Reglas para distribuir limosnas

Publicado por congregacion

Nota: Las reglas están pensadas para el limosnero, hombre que maneja dinero o autoridad en su oficio, y que en él se tiene que reflejar la justicia y la misericordia de Dios con los necesitados. Pero en realidad se podría decir de cualquier hombre en lo que se refiere a: la principal ocupación de su vida, a las relaciones humanas, matrimoniales y de amistad, al estilo de vida, etc. Sabemos que san Ignacio las escribió en París, después de haber dados EE a varios “eclesiásticos beneficiarios”, es decir, esos que vivían de las rentas que recibían por oficio, pero que, como bien dice el mismo san Ignacio [344] se pueden aplicar a cualquier estado o vocación, guardando siempre la debida proporción.

San Ignacio, estas reglas “para distribuir limosnas” las pone como ejemplo concreto para poner en práctica la reforma de vida que brota de los EE [189], y la aplica a la relación del hombre con los bienes temporales, debiéndole mover un sincero amor a los pobres, que es desde donde se pone de manifiesto la misericordia de Dios.

Toda la Tradición espiritual anterior a san Ignacio es unánime: mediante la limosna, el hombre reproduce la imagen de la compasión de Dios. La misma palabra «eleemossine» (limosna) proviene de «eleos» (=misericordia) y es la característica normal de Dios con el hombre.

Las reglas consideran un ‘ministerio’ (=servir desde la humildad) distribuir limosnas, considerándolo una vocación y llamada de Dios [343]. Ahora el ejercitante se mueve por el amor y afección a las personas, en el campo de los amores humanos, del dinero y la distribución de limosna.

Las reglas presuponen que este ministerio de administración puede estar viciado por la afección desordenada que el hombre siente hacia la persona o personas a quienes desea ayudar. Esa inclinación puede desequilibrar la justicia y la proporcionalidad que debe regir el reparto de los bienes, sea cual fuere la persona/s a quienes se dispone a ayudar.

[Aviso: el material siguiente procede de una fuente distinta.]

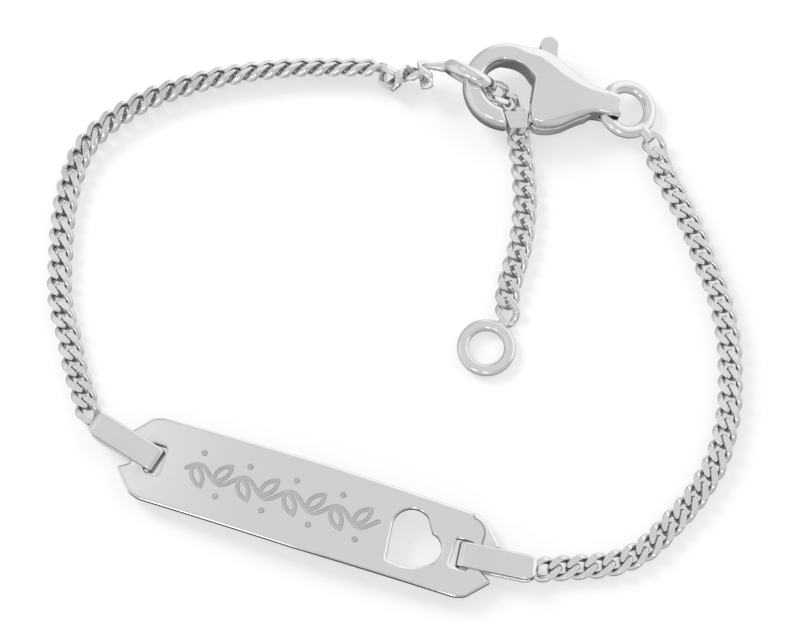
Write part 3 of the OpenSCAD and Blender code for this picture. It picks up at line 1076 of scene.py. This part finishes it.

La reforma de vida se tiene que verificar, por tanto, en las afecciones a «las personas», no tanto en la «cosa material». Por ello, San Ignacio advierte que debemos crear un espacio y un tiempo de reflexión y discernimiento, una distancia afectiva y efectiva, para hacer una buena elección. Y le ruega al “limosnero” que «no dé la limosna hasta que, conforme a ellas, su desordenada afección tenga en todo quitada y lanzada» [342].

Resumen del tema:

La transformación del amor humano en caridad, según San Ignacio, implica que el amor con el que una persona realiza actos de generosidad, como la distribución de limosnas, debe nacer del amor de Dios y no de afectos o vínculos personales. El amor humano, aunque pueda tener motivos nobles como la amistad o el parentesco, está llamado a ser purificado y elevado por la caridad divina, de modo que en toda acción resplandezca Dios como su causa última. Esta transformación exige una profunda objetividad: actuar como si se tratara de personas desconocidas, sin dejarse llevar por simpatías o preferencias. Incluso en decisiones prácticas, debe medirse el acto a la luz del juicio final y la muerte, considerando qué se querría haber hecho entonces.

En este proceso, la figura de Cristo se convierte en la norma suprema: su vida pobre y humilde es el modelo de referencia para ordenar los propios bienes, reducir lo superfluo y repartir con justicia. El ideal cristiano es el de un progresivo empobrecimiento por amor, como signo de libertad interior y de imitación de Cristo. Esta reforma espiritual culmina en una vida marcada por la compasión y el desapego, orientada hacia los más pobres y necesitados, en quienes se manifiesta más claramente el rostro de Dios. Así, la caridad verdadera no es sólo dar, sino hacerlo movido por el amor divino que habita y transforma el corazón humano.